ES curioso que la España democrática, europeísta y desarrollada haya tardado tanto tiempo en presentar sus credenciales en el mundo del fútbol. Mientras que en otros deportes (tenis, automovilismo, baloncesto, el singular ciclismo...) la eclosión se ha venido produciéndose con normalidad, en el fútbol ha tardado una eternidad y ha estallado de golpe, y precisamente en una coyuntura de crisis.

La historia moderna de la selección española ha sido la historia de una gran frustración. El último éxito que se le recuerda -quienes podemos recordarlo- fue la final de la Eurocopa de 1984, que perdimos en París y frente a Francia, con el vasco Arconada, el de las medias blancas, cantando La Traviata. Hasta este junio de veinticuatro años más tarde en el que España roza la gloria con los dedos gracias a unos jugadores que entonces o no habían nacido o eran tiernos infantes ignorantes de que el destino pasaría por sus botas.

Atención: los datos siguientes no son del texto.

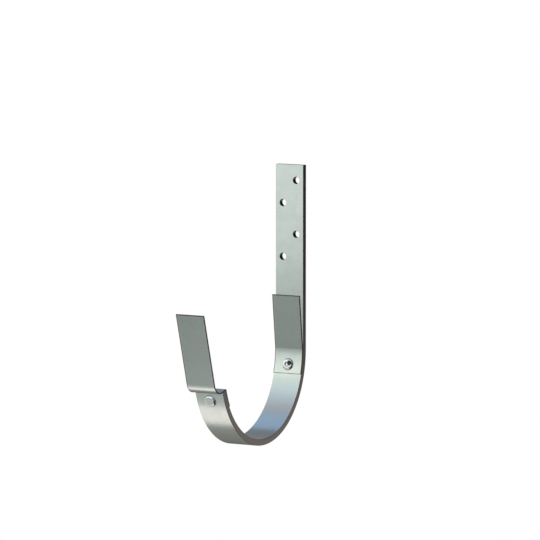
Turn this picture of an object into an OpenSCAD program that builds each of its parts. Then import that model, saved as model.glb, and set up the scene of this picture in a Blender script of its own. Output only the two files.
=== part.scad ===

Se lo debemos a ellos. A una generación de futbolistas talentosos y desacomplejados, libres de los miedos del pasado y criados en una nación más familiarizada ya con el despilfarro que con la penuria. Los comentaristas destacan, junto a la calidad, su virtud de haber formado un equipo de compañeros y amigos, sin más divismo que el justo para competir y el inevitable teniendo en cuenta lo que ganan y lo que mueven, donde titulares y suplentes están en tregua permanente y no se detectan banderías ni resentimientos. Es un gran mérito de Luis Aragonés, un seleccionador al que muchos no concedíamos crédito, por hosco, cascarrabias y desagradable. El caso es que ha logrado establecer con los jugadores una relación tan afectiva como la de un abuelo con sus nietos, sabiamente -de Hortaleza o no- entreverada de autoridad y cariño, que ha funcionado de maravilla. Y como de fútbol lo sabe todo, ha pasado lo que está pasando: España se ha metido en la final, y esta vez no es seguro que el juego de once contra once, y un balón de por medio, lo haya de ganar Alemania.

Porque es que España juega muy bien. No por rachas, como Portugal, Holanda o la propia Rusia, sino en todos y cada uno de los partidos que ha disputado. Sobre todo, juega fiel a un estilo, sin los bandazos tácticos de otras ocasiones. El equipo tiene unas señas de identidad. Se le reconoce por ellas. España, mañana, no será republicana -con toda seguridad-, pero ganará o perderá sin renegar de sí misma. Este equipo ya ha hecho historia y la juventud alegre, bien nutrida y desenvuelta que lo integra, con el abuelito al frente, será recordada dentro de otros veinticuatro años mucho más, y mejor, que los cenizos, gafes y mezquinos que auguran y desean su derrota. ¡Como si la derrota estuviera reñida con el orgullo!